▸ DIRECTIONS FOR THIS TASK:
Could you extract every entry below and reproduce it exactly?

▸ INFORMATION SHOWN:
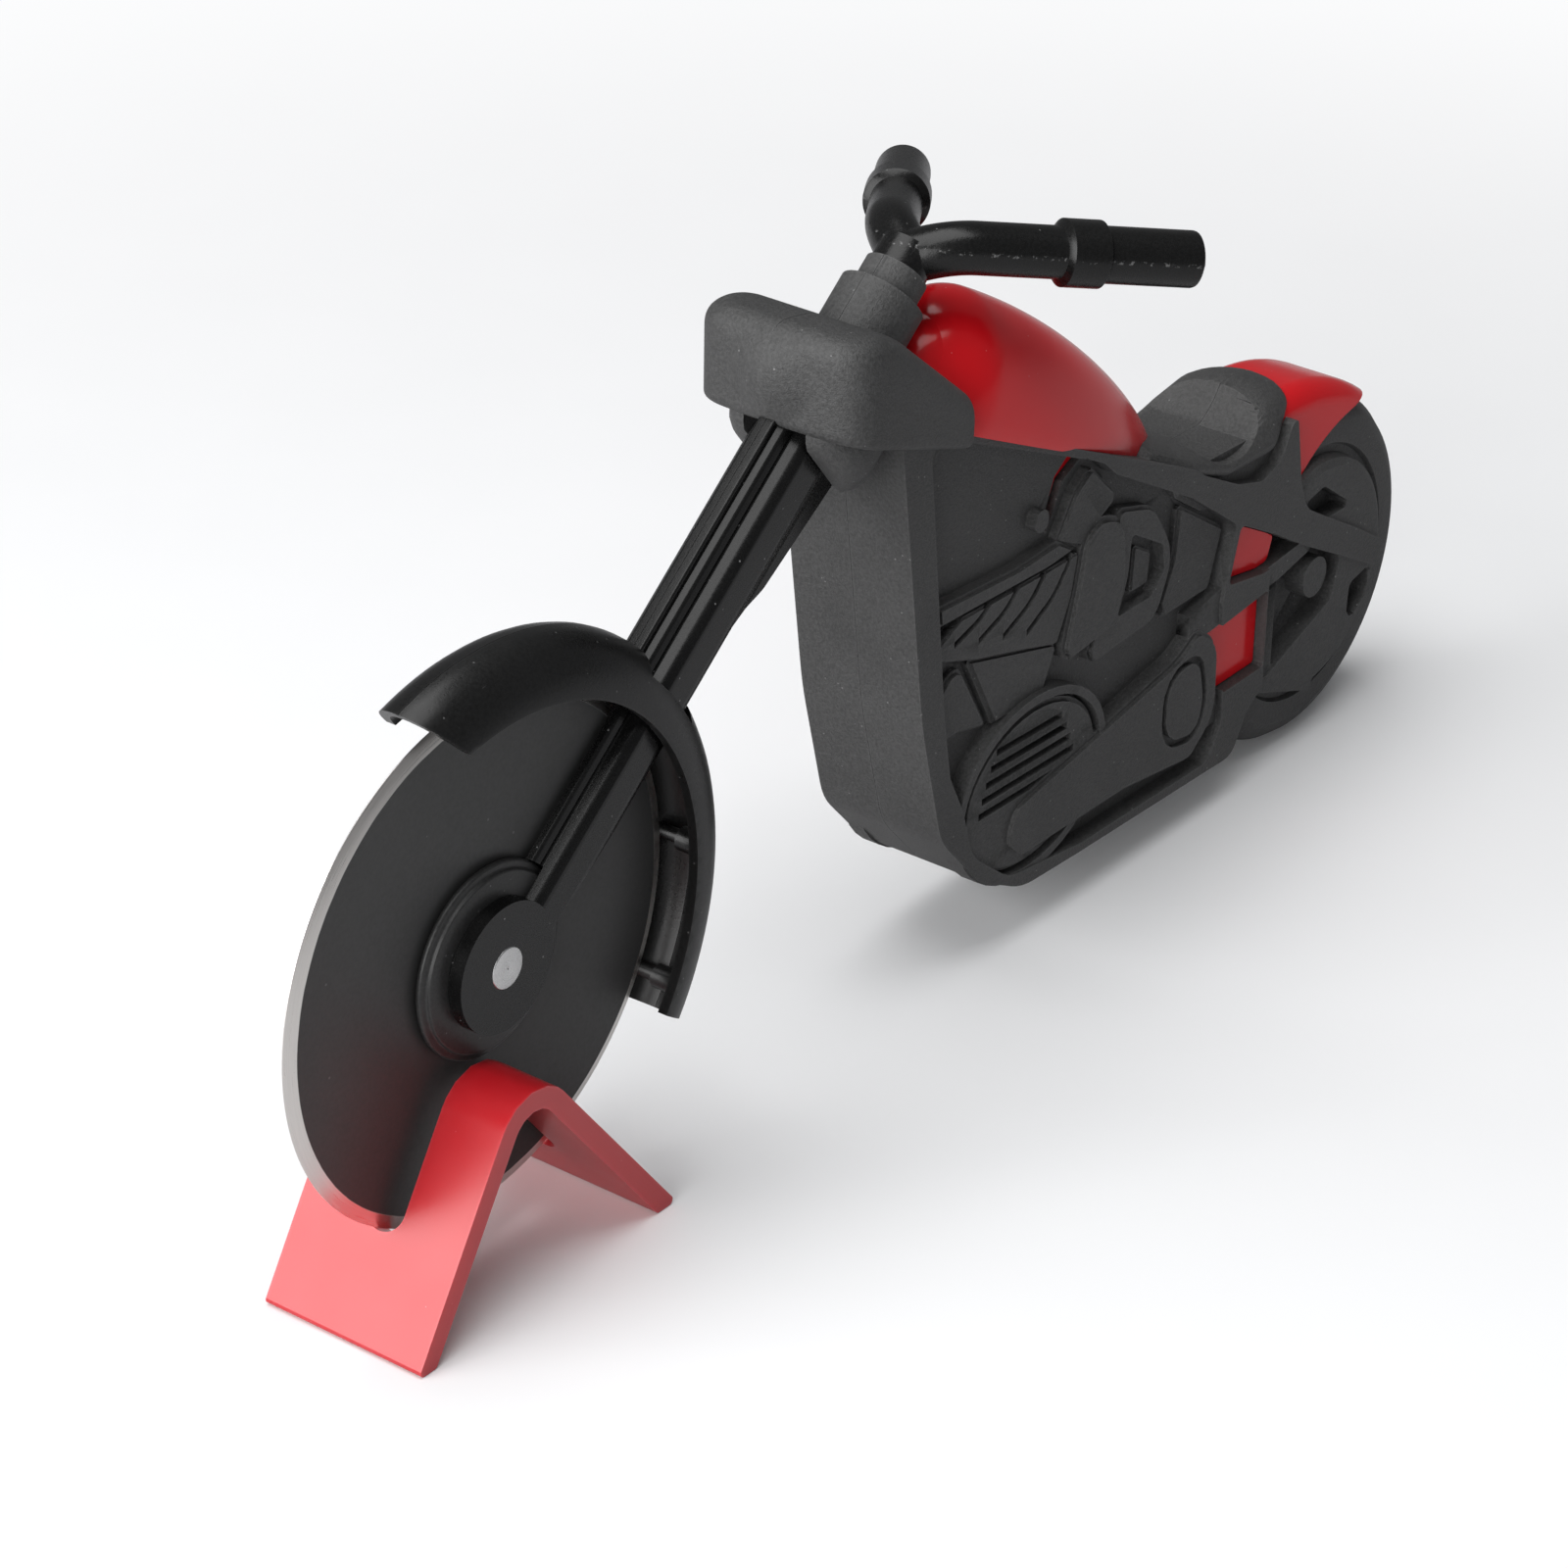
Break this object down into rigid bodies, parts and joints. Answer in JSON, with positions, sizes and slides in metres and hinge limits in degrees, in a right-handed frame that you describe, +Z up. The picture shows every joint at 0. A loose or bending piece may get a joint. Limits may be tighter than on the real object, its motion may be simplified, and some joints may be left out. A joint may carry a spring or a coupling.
{
  "type": "pizza cutter",
  "caption": "Pizza cutter shaped like a chopper motorcycle: the cutting wheel is the front wheel and stands in a slotted red rest, with black body shells, a red tank and a red rear fender.",
  "frame": {"origin": "on the table, under the middle of the whole product's length and width", "axes": "+X from the cutting wheel to the rear wheel, +Y across the machine to its right side, +Z up"},
  "size_m": [0.222, 0.0488, 0.1023],
  "materials": {
    "black_plastic": "fine-grained moulded plastic",
    "red_plastic": "glossy deep red",
    "rest_plastic": "satin, slightly translucent red",
    "blade_coating": "matte non-stick coating with a bare ground bevel",
    "bush_plastic": "natural low-friction plastic",
    "steel": "turned and polished"
  },
  "bodies": {
    "cutter": {"body_left": "black_plastic", "body_right": "black_plastic", "core": "red_plastic", "fork_left": "black_plastic", "fork_right": "black_plastic", "handlebar": "black_plastic", "fender_left": "black_plastic", "fender_right": "black_plastic", "washer_left": "black_plastic", "washer_right": "black_plastic", "axle_pin": "steel", "body_screws": "steel"},
    "wheel": {"blade": "blade_coating", "blade_bush": "bush_plastic"},
    "rest": {"blade_rest": "rest_plastic"}
  },
  "joints": [
    {"name": "wheel_spin", "type": "hinge", "parent": "cutter", "child": "wheel", "pos_m": [-0.07855, 0, 0.0392], "axis": [0, 1, 0], "continuous": true},
    {"name": "rest_lift", "type": "slide", "parent": "cutter", "child": "rest", "axis": [0, 0, -1], "range_m": [0, 0.06]}
  ]
}
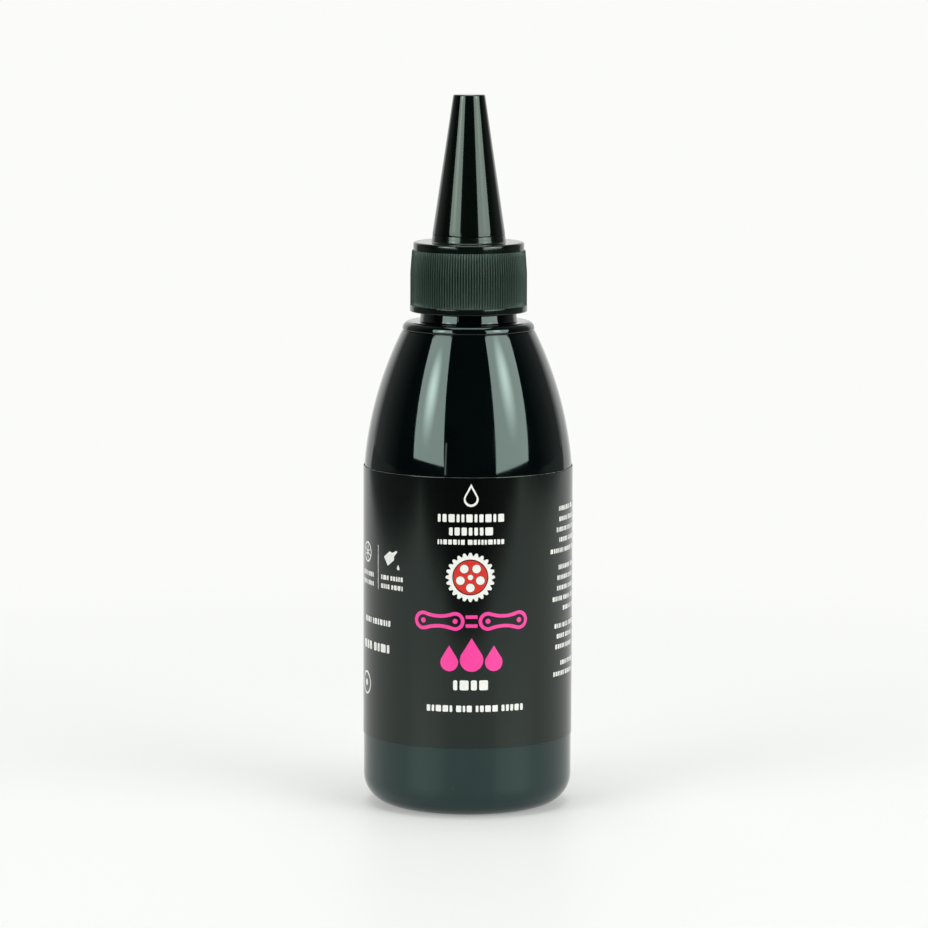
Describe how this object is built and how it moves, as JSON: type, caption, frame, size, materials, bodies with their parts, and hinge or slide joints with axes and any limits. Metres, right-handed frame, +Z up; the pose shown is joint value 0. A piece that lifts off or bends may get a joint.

▸ TASK SOLUTION:
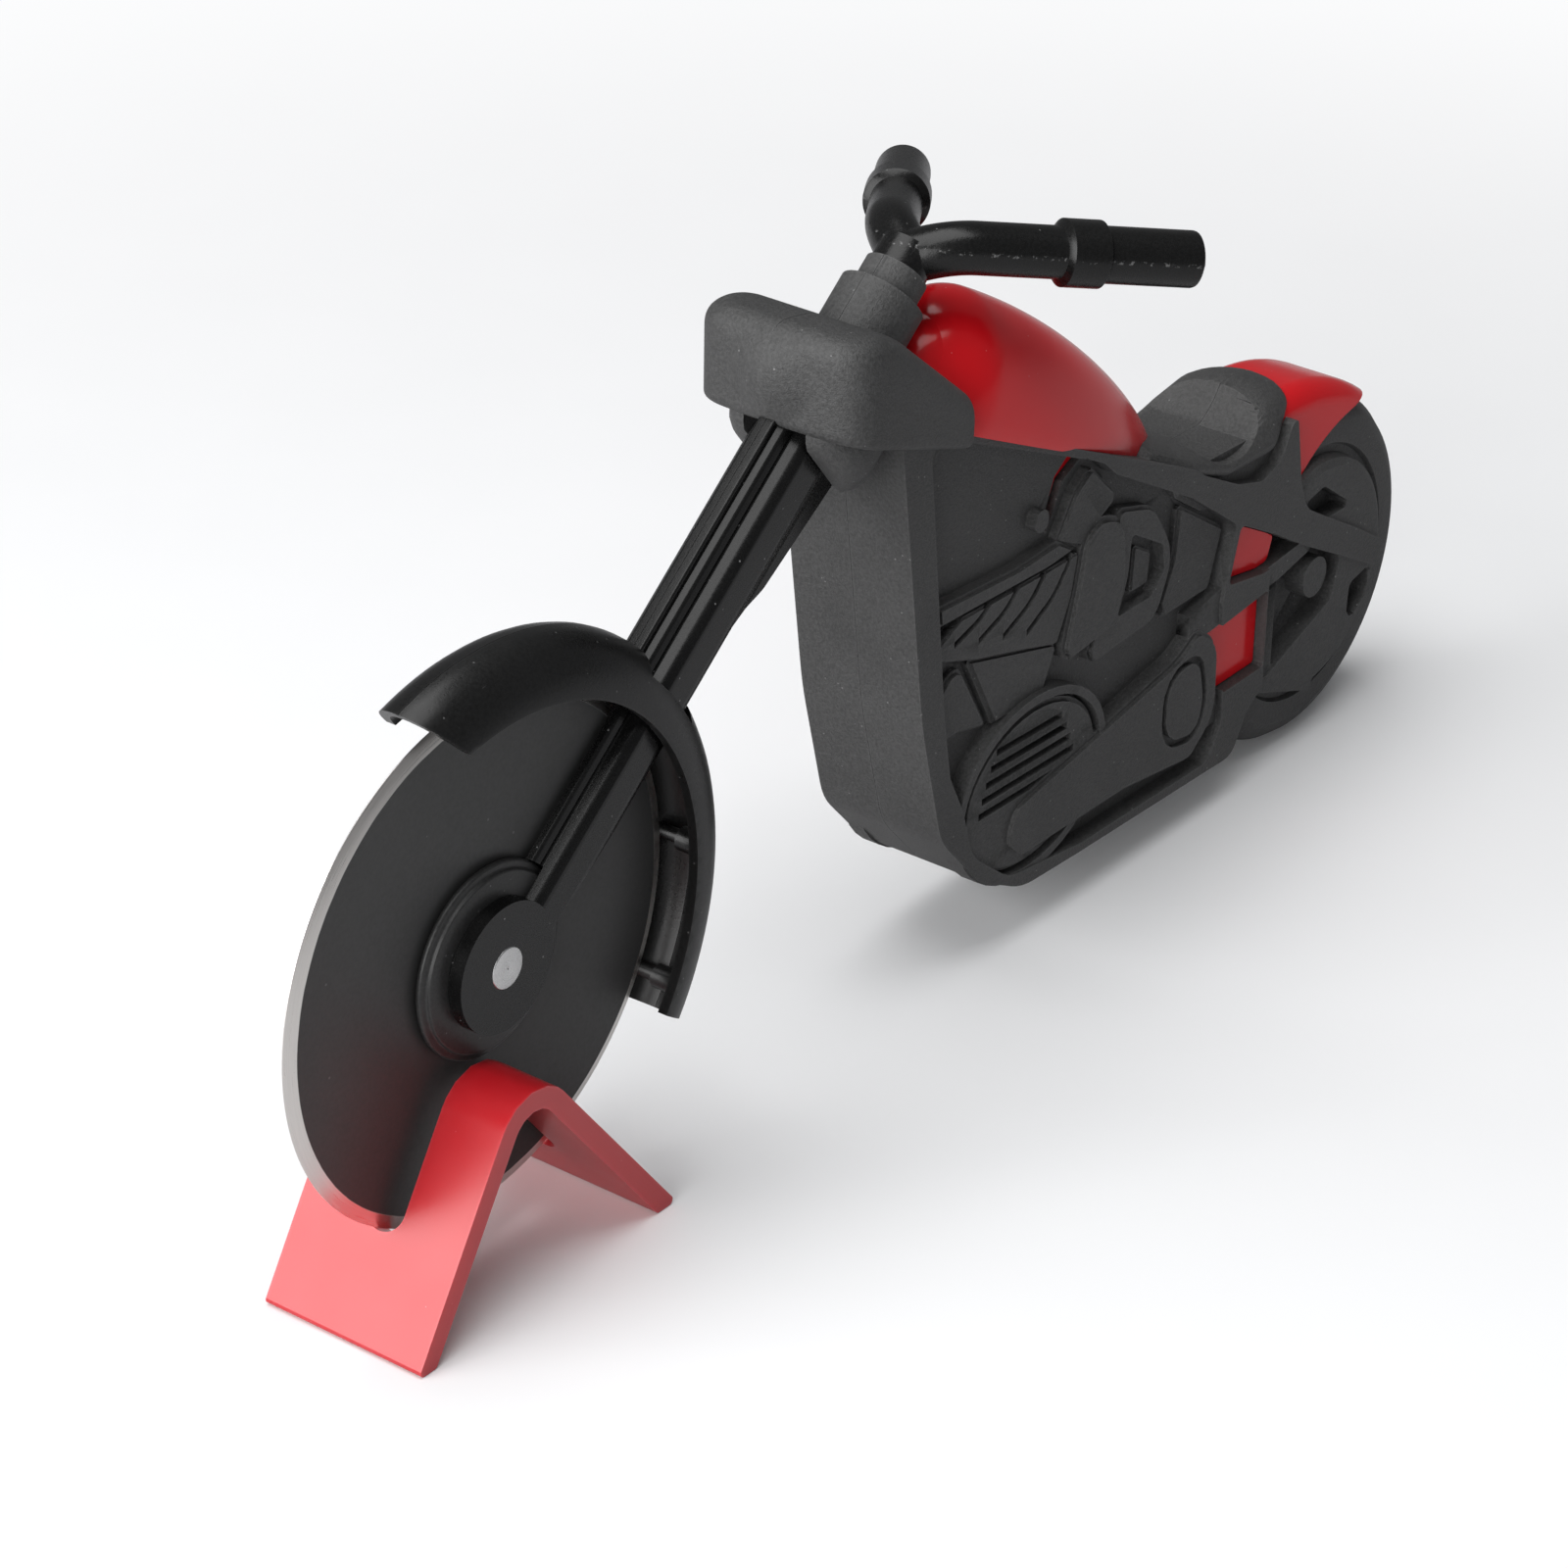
Break this object down into rigid bodies, parts and joints. Answer in JSON, with positions, sizes and slides in metres and hinge limits in degrees, in a right-handed frame that you describe, +Z up. The picture shows every joint at 0. A loose or bending piece may get a joint. Limits may be tighter than on the real object, its motion may be simplified, and some joints may be left out. A joint may carry a spring or a coupling.
{
  "type": "pizza cutter",
  "caption": "Pizza cutter shaped like a chopper motorcycle: the cutting wheel is the front wheel and stands in a slotted red rest, with black body shells, a red tank and a red rear fender.",
  "frame": {"origin": "on the table, under the middle of the whole product's length and width", "axes": "+X from the cutting wheel to the rear wheel, +Y across the machine to its right side, +Z up"},
  "size_m": [0.222, 0.0488, 0.1023],
  "materials": {
    "black_plastic": "fine-grained moulded plastic",
    "red_plastic": "glossy deep red",
    "rest_plastic": "satin, slightly translucent red",
    "blade_coating": "matte non-stick coating with a bare ground bevel",
    "bush_plastic": "natural low-friction plastic",
    "steel": "turned and polished"
  },
  "bodies": {
    "cutter": {"body_left": "black_plastic", "body_right": "black_plastic", "core": "red_plastic", "fork_left": "black_plastic", "fork_right": "black_plastic", "handlebar": "black_plastic", "fender_left": "black_plastic", "fender_right": "black_plastic", "washer_left": "black_plastic", "washer_right": "black_plastic", "axle_pin": "steel", "body_screws": "steel"},
    "wheel": {"blade": "blade_coating", "blade_bush": "bush_plastic"},
    "rest": {"blade_rest": "rest_plastic"}
  },
  "joints": [
    {"name": "wheel_spin", "type": "hinge", "parent": "cutter", "child": "wheel", "pos_m": [-0.07855, 0, 0.0392], "axis": [0, 1, 0], "continuous": true},
    {"name": "rest_lift", "type": "slide", "parent": "cutter", "child": "rest", "axis": [0, 0, -1], "range_m": [0, 0.06]}
  ]
}
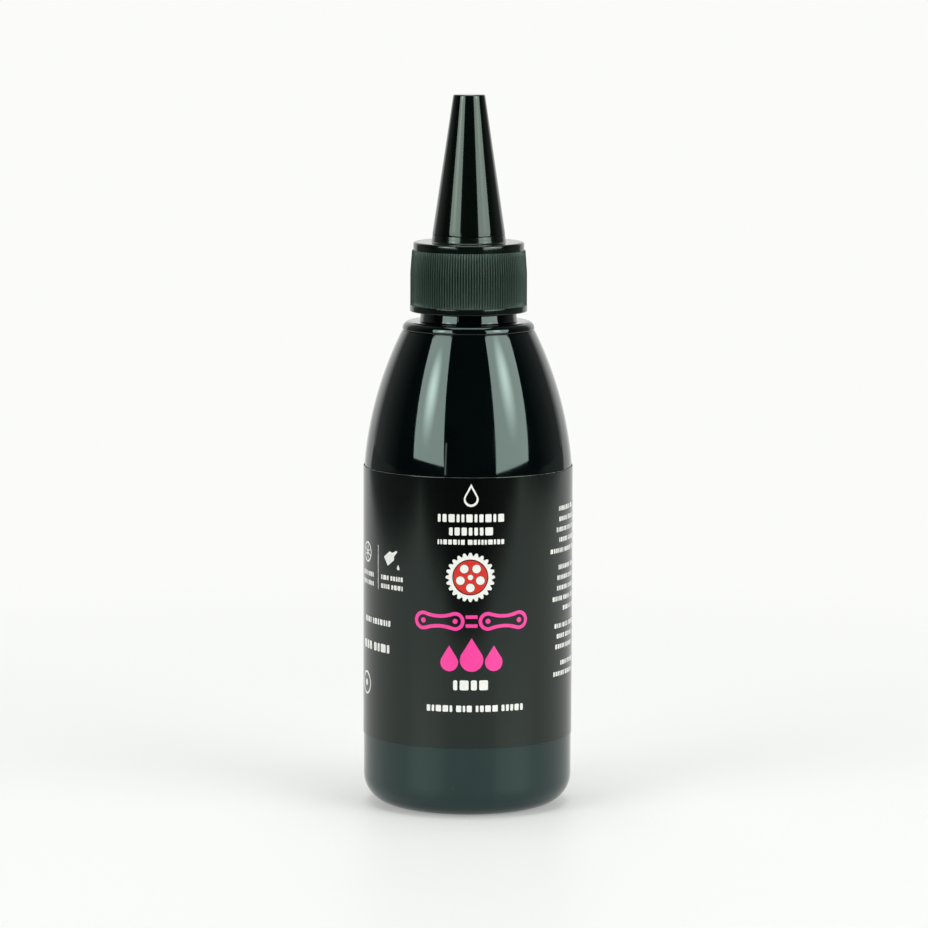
Describe how this object is built and how it moves, as JSON: type, caption, frame, size, materials, bodies with their parts, and hinge or slide joints with axes and any limits. Metres, right-handed frame, +Z up; the pose shown is joint value 0. A piece that lifts off or bends may get a joint.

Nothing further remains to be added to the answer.